Dans notre recherche opiniâtre de monuments antérieurs à l’an 1000, nous avions oublié une chose : pour bien connaître des monuments antérieurs à l’an 1000, il faut aussi connaître des monuments postérieurs à l’an 1000. En effet, nous avons beaucoup plus de chances de découvrir des sources concernant ces derniers, de les identifier, de les dater et par le biais des innovations, d’arriver à dater celles-ci et, de proche en proche, de parvenir à dater des édifices plus anciens.

C’est la raison pour laquelle nous consacrons cette page à la cathédrale Saint-Maurice de Vienne qui, rappelons-le, ne date pas du premier millénaire.


Sur cette église, voici les renseignements fournis par une page du site Internet Wikipedia : « La cathédrale de Vienne occupe le même site depuis le IVesiècle, mais aucune trace de construction antérieure au Xe siècle ne subsiste. La cathédrale est reconstruite, entre 1030 et 1070 environ, par l’archevêque Léger.

La construction du bâtiment actuel est entreprise en 1130 dans le style roman. De cette époque, datent les parties les plus anciennes, à savoir la partie de la nef comprise entre les Ve et XIe travées. L’édification se poursuit au XIIIesiècle : le style devient alors gothique, comme en témoigne le chœur, le début et les parties hautes de la nef. Le nom de Guillaume de l’Œuvre est avancé comme architecte. La cathédrale est consacrée par le pape Innocent IV sous le vocable de Saint-Maurice, le 20 avril 1251. La construction se poursuit jusqu’au XVIesiècle avec notamment l’élévation de la façade. La dernière pierre est posée en 1529.
»

Nous n’avons vu cette église que très superficiellement. Néanmoins, nous corroborons en grande partie ces affirmations.

Bien sûr, il nous est difficile de confirmer l’information selon laquelle cette église occupe le même emplacement depuis le IVesiècle. De même, nous ignorons tout de la reconstruction de l’église entre 1030 et 1070 par l’archevêque Léger. Mais nous ne voyons dans cette église aucune construction qui puisse dater du XIesiècle. L’œuvre de l’archevêque Léger a sans doute totalement disparu. Seule resterait l’œuvre construite à partir de 1130.

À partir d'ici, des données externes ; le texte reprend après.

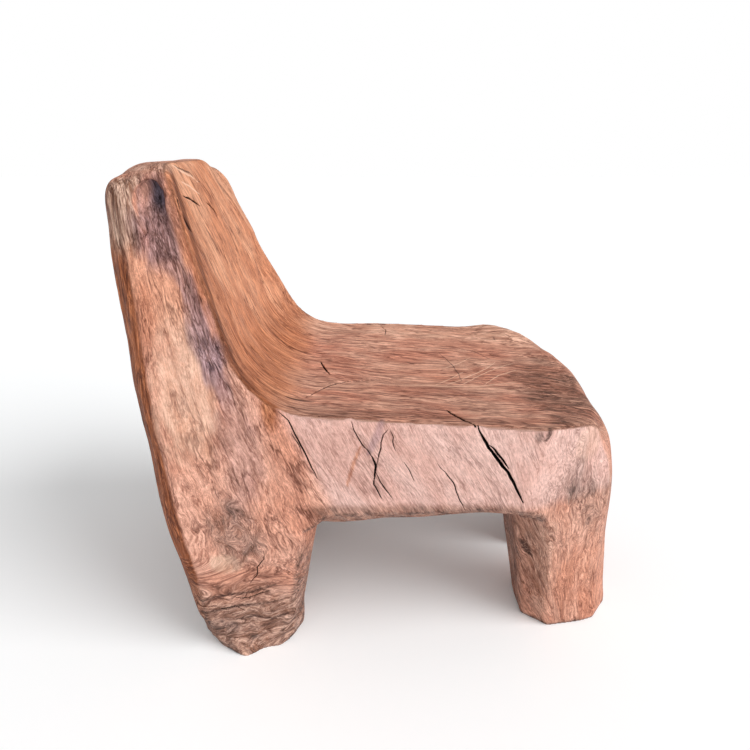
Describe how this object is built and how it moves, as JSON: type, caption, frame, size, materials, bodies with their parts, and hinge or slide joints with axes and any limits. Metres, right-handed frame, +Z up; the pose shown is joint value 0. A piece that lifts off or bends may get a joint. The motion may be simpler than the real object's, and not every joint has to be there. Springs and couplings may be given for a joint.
{
  "type": "carved wooden low chair",
  "caption": "Low four-legged chair carved from one hardwood log, with a leaning slab back that sweeps down into a hollowed seat and runs on as the rear legs.",
  "frame": {"origin": "on the floor, under the middle of the chair's bounding box", "axes": "+Z up; the chair faces -Y; +X is the sitter's left"},
  "size_m": [0.505, 0.7044, 0.68],
  "materials": {
    "hewn_wood": "hand-hewn red-brown hardwood, worn smooth by use, unvarnished"
  },
  "bodies": {
    "root": {"backrest": "hewn_wood", "seat": "hewn_wood", "front_leg_left": "hewn_wood", "front_leg_right": "hewn_wood", "rear_leg_left": "hewn_wood", "rear_leg_right": "hewn_wood"}
  },
  "joints": []
}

Cependant, une telle situation pose problème. Il est en effet difficile d’admettre qu’un édifice construit en 40 ans soit intégralement reconstruit 60 ans plus tard. Que s’est-il donc passé ? Sans doute des textes ont été mal interprétés. Mais quel est celui qui dit la vérité ?

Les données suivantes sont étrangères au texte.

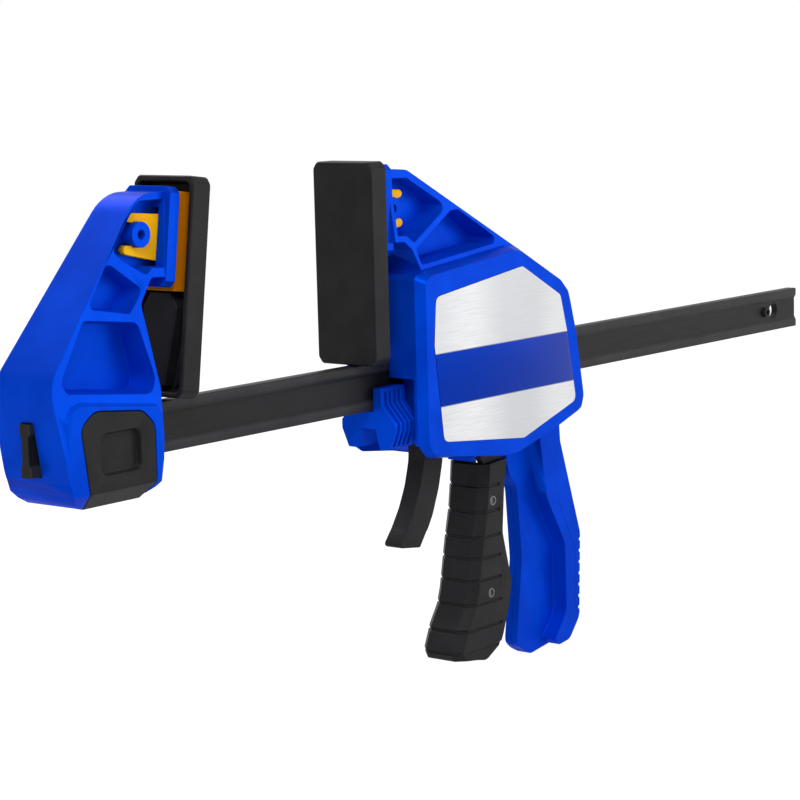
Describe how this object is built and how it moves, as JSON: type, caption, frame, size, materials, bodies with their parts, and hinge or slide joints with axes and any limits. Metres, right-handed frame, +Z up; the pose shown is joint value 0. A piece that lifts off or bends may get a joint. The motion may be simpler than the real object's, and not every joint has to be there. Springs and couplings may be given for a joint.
{
  "type": "quick release bar clamp",
  "caption": "One-handed bar clamp: I-section bar, fixed jaw, sliding carriage with squeeze trigger, release lever and paddle, and two swivelling pads facing a deep throat.",
  "frame": {"origin": "centre of the bar's front end face, the end that stands out of the fixed jaw", "axes": "+X along the bar to its free rear end, +Y across the bar to the far side, +Z up from the bar into the throat"},
  "size_m": [0.588, 0.0484, 0.2512],
  "materials": {
    "bar_steel": "black oxide, satin, with lighter rubbed edges",
    "bright_steel": "zinc plated",
    "blue_plastic": "moulded reinforced nylon, semi-gloss",
    "black_plastic": "moulded nylon with a fine texture",
    "yellow_plastic": "moulded, semi-gloss",
    "pad_rubber": "firm non-marking pad, fine texture",
    "silver_plate": "brushed"
  },
  "bodies": {
    "root": {"bar": "bar_steel", "stop_pin": "bar_steel", "fixed_jaw": "blue_plastic", "latch_spring": "bright_steel"},
    "latch": {"latch_button": "black_plastic", "latch_pin": "bright_steel"},
    "fixed_swivel": {"fixed_yoke": "yellow_plastic", "fixed_pad": "pad_rubber"},
    "carriage": {"housing_near": "blue_plastic", "housing_far": "blue_plastic", "housing_screws": "bright_steel", "label_plate_near": "silver_plate", "label_plate_far": "silver_plate", "handle_backstrap": "blue_plastic", "trigger_pin": "bright_steel", "drive_spring": "bright_steel", "brake_spring": "bright_steel", "release_pin": "bright_steel"},
    "moving_swivel": {"moving_yoke": "yellow_plastic", "moving_pad": "pad_rubber"},
    "trigger": {"trigger_core": "black_plastic", "trigger_grip": "black_plastic", "trigger_screws": "bright_steel"},
    "drive": {"drive_plates": "bright_steel"},
    "brake": {"brake_plate": "bright_steel"},
    "lever": {"release_lever": "black_plastic", "release_link_pin": "bright_steel"},
    "paddle": {"release_paddle": "blue_plastic"}
  },
  "joints": [
    {"name": "latch_slide", "type": "slide", "parent": "root", "child": "latch", "axis": [0, 1, 0], "range_m": [0, 0.0036], "stiffness_N_per_m": 400, "springref_m": -0.004, "deforming": ["latch_spring"]},
    {"name": "fixed_pad_swivel", "type": "hinge", "parent": "root", "child": "fixed_swivel", "pos_m": [0.05862, 0, 0.081], "axis": [0, -1, 0], "range_deg": [-0.8, 4]},
    {"name": "carriage_slide", "type": "slide", "parent": "root", "child": "carriage", "axis": [1, 0, 0], "range_m": [-0.09, 0.195]},
    {"name": "moving_pad_swivel", "type": "hinge", "parent": "carriage", "child": "moving_swivel", "pos_m": [0.2234, 0, 0.0803], "axis": [0, 1, 0], "range_deg": [-0.8, 4]},
    {"name": "trigger_squeeze", "type": "hinge", "parent": "carriage", "child": "trigger", "pos_m": [0.292, 0, 0.042], "axis": [0, -1, 0], "range_deg": [0, 14], "stiffness_Nm_per_rad": 2, "springref_deg": -17.19},
    {"name": "drive_plates_slide", "type": "slide", "parent": "carriage", "child": "drive", "axis": [1, 0, 0], "range_m": [0, 0.0103], "deforming": ["drive_spring"]},
    {"name": "lever_pull", "type": "hinge", "parent": "carriage", "child": "lever", "pos_m": [0.254, 0, -0.016], "axis": [0, -1, 0], "range_deg": [0, 14], "stiffness_Nm_per_rad": 0.6, "springref_deg": -17.19},
    {"name": "brake_release", "type": "hinge", "parent": "carriage", "child": "brake", "pos_m": [0.238, 0, 0.017], "axis": [0, -1, 0], "range_deg": [0, 3]},
    {"name": "paddle_slide", "type": "slide", "parent": "carriage", "child": "paddle", "axis": [1, 0, 0], "range_m": [0, 0.0024]}
  ],
  "couplings": [
    {"joint": "drive_plates_slide", "follows": "trigger_squeeze", "m_per_rad": 0.042},
    {"joint": "brake_release", "follows": "lever_pull", "ratio": 0.2142},
    {"joint": "paddle_slide", "follows": "lever_pull", "m_per_rad": 0.0094}
  ]
}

Nous pensons que la reconstruction s’est bien effectuée à partir de 1130. D’une part, la date la plus récente a le plus de chances d’être vraie. D’autre part, la reconstruction de la cathédrale d’Autun, semblable à celle de Vienne, s’est effectuée à partir de 1130.


La façade Ouest (images 1, 2 et 3) est manifestement gothique, principalement du XIVesiècle. Cela n’empêche pas que la cathédrale ait pu être considérée comme terminée au XVIesiècle.

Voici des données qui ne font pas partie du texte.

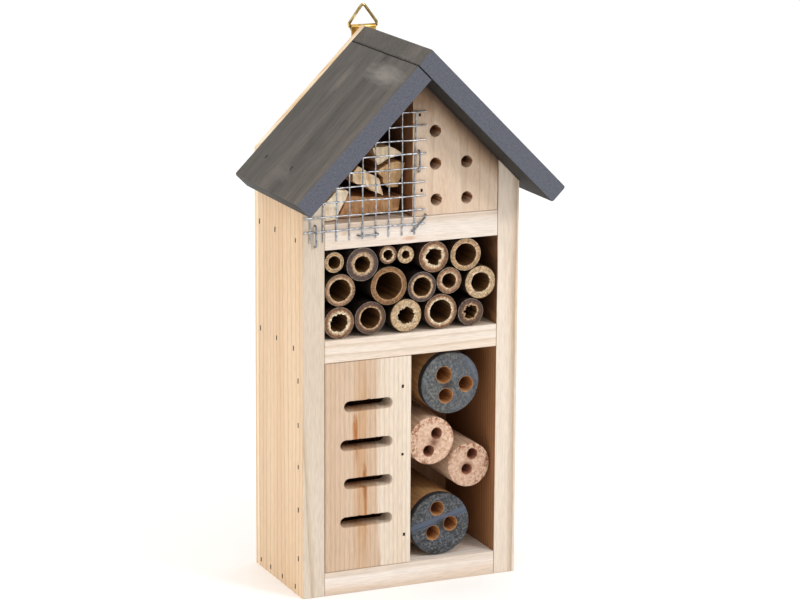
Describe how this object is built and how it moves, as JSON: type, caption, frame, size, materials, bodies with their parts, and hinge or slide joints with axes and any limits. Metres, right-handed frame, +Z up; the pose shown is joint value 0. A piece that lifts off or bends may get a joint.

L'image 8 montre deux travées de la nef. À la partie inférieure, les piliers portent des arcs doubles et brisés. Et ce, par l’intermédiaire de chapiteaux.

Bien souvent, les néophytes dans l’art du Moyen-Âge associent l’arc en plein-cintre avec l’art roman et l’arc brisé avec l’art gothique. Nous pensons que c’est un peu plus complexe. Nous pensons que la véritable innovation qui caractérise l’art gothique est la croisée d’ogives. Les chapiteaux sont quant à eux plus caractéristiques de l’art roman que l’arc en plein cintre. Ceux des images 11, 12, 13, 14 et 15 témoignent d’un art roman tardif.

Ces parties basses de la nef jusqu’à la galerie du deuxième étage datent selon nous d’un art roman tardif. Nous envisageons une datation dans la seconde moitié du
XIIesiècle. C’est-à-dire après 1150 plutôt que 1130 (mais cela reste dans les marges d’incertitude).

Comme l’auteur du texte, nous pensons que la voûte en croisée d’ogives est postérieure à la partie inférieure romane. Il est possible qu’une première voûte en berceau brisé ait été construite et qu’elle ait été remplacée par une voûte en croisée d’ogives plus performante.


Datation envisagée pour la partie inférieure de la nef : an 1170 avec un écart de 40 ans. Pour les voûtes en croisée d’ogives : an 1220 avec un écart de 40 ans.

Bien que cet édifice soit de beaucoup postérieur à l’an mille, son étude même superficielle s’est révélée très importante. En effet, la plupart des monuments dits romans sont datés du XIIesiècle. Identifier celui-ci caractéristique d’un art roman tardif comme datant de la seconde moitié du XIIesiècle (voire même « après 1130 ») revient à ranger bon nombre d’édifices d’art roman (non tardif) avant l’année 1150 (voire 1130). Et en remontant dans le temps, de relever de même la datation des édifices.